There was absolutely zero hit to their bandwidth for texts. Other than getting the software in place for it to work, there was almost no cost to them whatsoever.
Yep, an engineer in the late 80's said "hey, look at all this empty space in the management frames"... Frames that are continually sent when there's a connection, because it's a frame-based system. The space in the frames just happened to be... 144 characters worth.
Of course today SMS has to be simulated on 5G because it doesn't work like the CDMA based stuff (just like GSM had to do).
God I hate SMS. It's old, it's bad, it's unreliable (both in practice and technically).
SMS is still a lifesaver when you need to communicate with people who don't have a reliable data connection.
The problem is that SMS isn't reliable.
It has no error detection or correction. It's best-effort. There's not even validation between handset and tower. The phone encapsulates the message in the frames and sends them, assuming they arrive at the tower.

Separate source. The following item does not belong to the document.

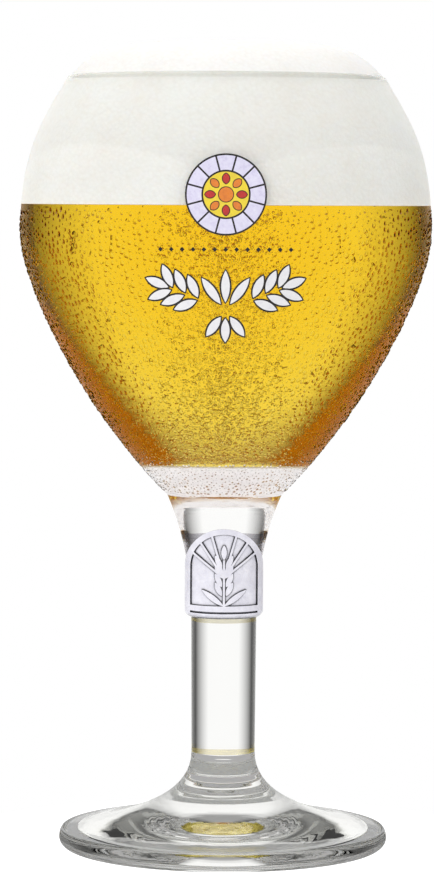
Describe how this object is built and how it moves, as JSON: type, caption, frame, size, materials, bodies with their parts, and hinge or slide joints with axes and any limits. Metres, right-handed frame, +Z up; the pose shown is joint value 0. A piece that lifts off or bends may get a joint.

It's like shouting into a room and assuming the person got your message.
If connectivity is spotty, then SMS is spotty - and you have no idea if the other person didn't receive your message.

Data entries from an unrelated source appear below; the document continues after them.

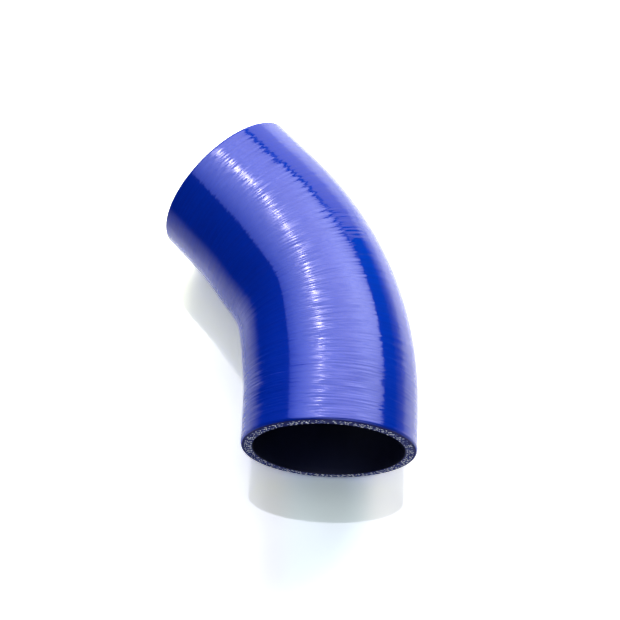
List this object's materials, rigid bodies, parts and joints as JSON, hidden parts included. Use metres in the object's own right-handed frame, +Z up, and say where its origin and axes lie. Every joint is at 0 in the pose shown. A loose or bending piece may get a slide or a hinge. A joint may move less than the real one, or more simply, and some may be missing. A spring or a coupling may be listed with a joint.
{
  "type": "silicone elbow hose",
  "caption": "Moulded silicone hose bent at 45 degrees, with a plain round bore and square-cut ends, for joining pipes that meet at an angle.",
  "frame": {"origin": "under the middle of the hose's box, on the surface that it lies on", "axes": "+Y from one cut end to the other, +X to the side where the bend bulges, +Z up; the bend lies in a level plane"},
  "size_m": [0.0878, 0.1628, 0.073],
  "materials": {
    "silicone": "glossy royal blue skin with fine wrap marks round the hose, dark liner and fabric plies at the cuts"
  },
  "bodies": {
    "root": {"hose": "silicone"}
  },
  "joints": []
}
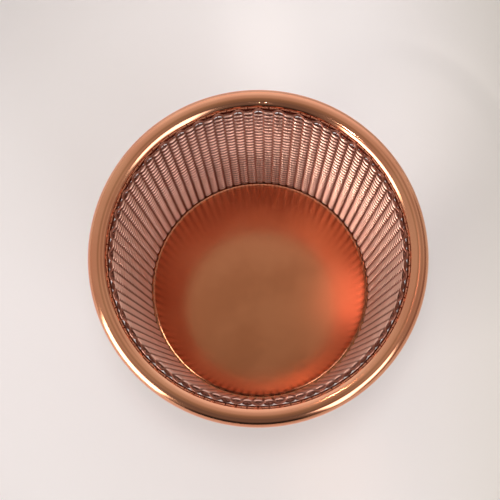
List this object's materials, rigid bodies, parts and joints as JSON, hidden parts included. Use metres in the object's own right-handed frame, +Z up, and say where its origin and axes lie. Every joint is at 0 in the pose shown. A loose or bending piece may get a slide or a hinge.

It's not really like that anymore on the newer networks.. Back 15 years ago, sure you'd miss texts or get them 4 days late, but I can't recall the last time a text went AWOL
Huh, even when you enable "SMS delivery reports"? If someone's phone is off and I SMS them, I get one checkmark, and once they're online again it gets two.
I mean, even if the constant ping was every minute. Back in the 2000s, some younings were sending texts multiple times a minute. So they did need more bandwidth.
Also, was receiving also part of the ping?
The ping was constantly. It's what registered the phone on the network and routed calls. If you called a phone it didn't know it was being called until the next ping cycle - so it was happening a few times a second.